I often see ground traces expanding out to cover large areas of 
PCBs. I have a half-idea that this is to clean up the ground when 
using analog parts, is this correct? If not, whats the actual 
reason? How much does it really help?

Re: When to use large ground planes

2003-01-14 by Dave Mucha <dave_mucha@yahoo.com>

I can't offer all the reasons, but high frequency stuff will effect 
the low frequency stuff.  you have 2 choices, physical seperation or 
an antenna that will adsorb that HF stuff.   Often, you'll see the 
circuit board is cut with a physical seperation.

AC on the board can and will effect low voltage ADC circuits and low 
voltage logic.  putting a ground plane around the lines reducies 
noise on those lines.

long traces runnning next to HF stuff will be effected so keeping the 
traces sperated 1/4 wavelenght is a minimum, more is better, a ground 
inbetween even better.

I put moats around my ADC stuff.  the terminals, filters, ADC are all 
surrounded by a ground line.   My outputs by another, and my power 
supply by another and if needed, the micro gets one too.

There are impedance reasons for the ground plane and RF and emf 
reasons for a ground ring.  Also a ground matrix is sometiems used.  
this is a cross hatched area, not just solid copper.

Hope this helps.
and I hope others fill in the blanks.

Dave



--- In Homebrew_PCBs@yahoogroups.com, "ghidera2000 
<ghidera2000@y...>" <ghidera2000@y...> wrote:
Show quoted textHide quoted text
> I often see ground traces expanding out to cover large areas of 
> PCBs. I have a half-idea that this is to clean up the ground when 
> using analog parts, is this correct? If not, whats the actual 
> reason? How much does it really help?

Re: When to use large ground planes

2003-01-15 by ghidera2000 <ghidera2000@yahoo.com>

Thanks Dave, good explanation. I was looking up HF topics and saw how 
high frequency tends to make the electrons move only at the of a 
conductor. The wider the conductor the more edge it has so the less 
impedance it presents to the current. Pretty cool concept really!

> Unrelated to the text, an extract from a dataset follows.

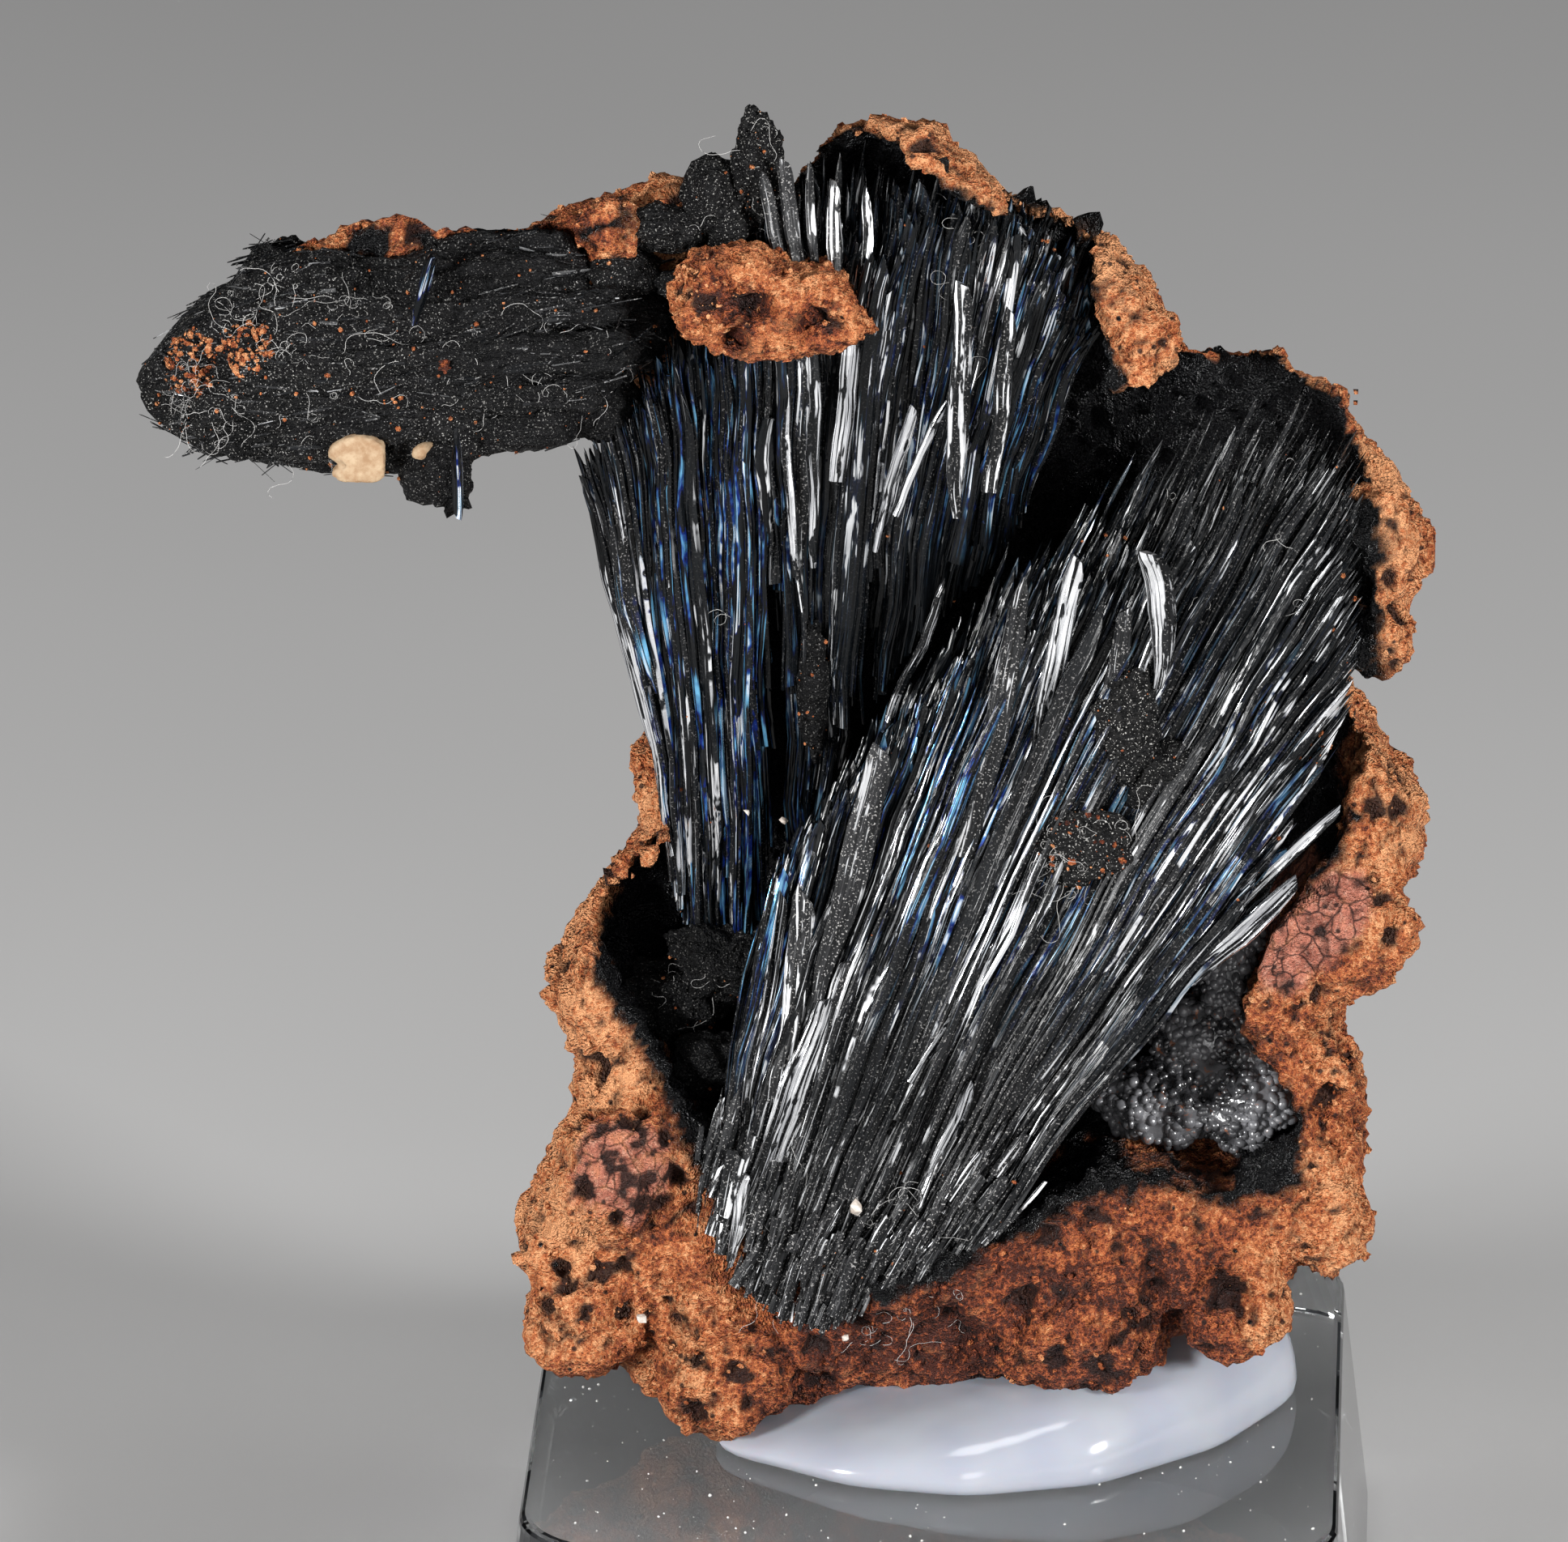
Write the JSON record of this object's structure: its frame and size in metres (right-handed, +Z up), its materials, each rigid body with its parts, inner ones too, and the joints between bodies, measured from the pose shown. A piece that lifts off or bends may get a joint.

I also hadn't thought about using the grounds as shielding against RF 
from other traces. Makes sense once pointed out though I guess. I'll 
have to try that on a noisy board and see what kind of difference it 
makes. It'll make routing an even bigger hell than usual though :X

--- In Homebrew_PCBs@yahoogroups.com, "Dave Mucha <dave_mucha@y...>" 
<dave_mucha@y...> wrote:
> I can't offer all the reasons, but high frequency stuff will effect 
> the low frequency stuff.  you have 2 choices, physical seperation

Re: When to use large ground planes

2003-01-20 by mnphysicist <ron_amundson@hotmail.com>

It makes a world of difference in critical analog circuitry and in 
digital circuit to reduce EMC issues. With the ground plane, you 
reduce the inductance of the traces, and if you run the numbers, you 
and create a controlled impedance trace which is critical for high 
speed or RF circuits.

Another reason is to reduce the amount of copper in the waste stream. 
I found lots of dead copper in consumer gear years ago in addition to 
ground plance, and found out it was a way of reducing cleanup costs. 
Important for the homebrewer who treats the waste himself, as well as 
the high volume consumer places trying to save microcents.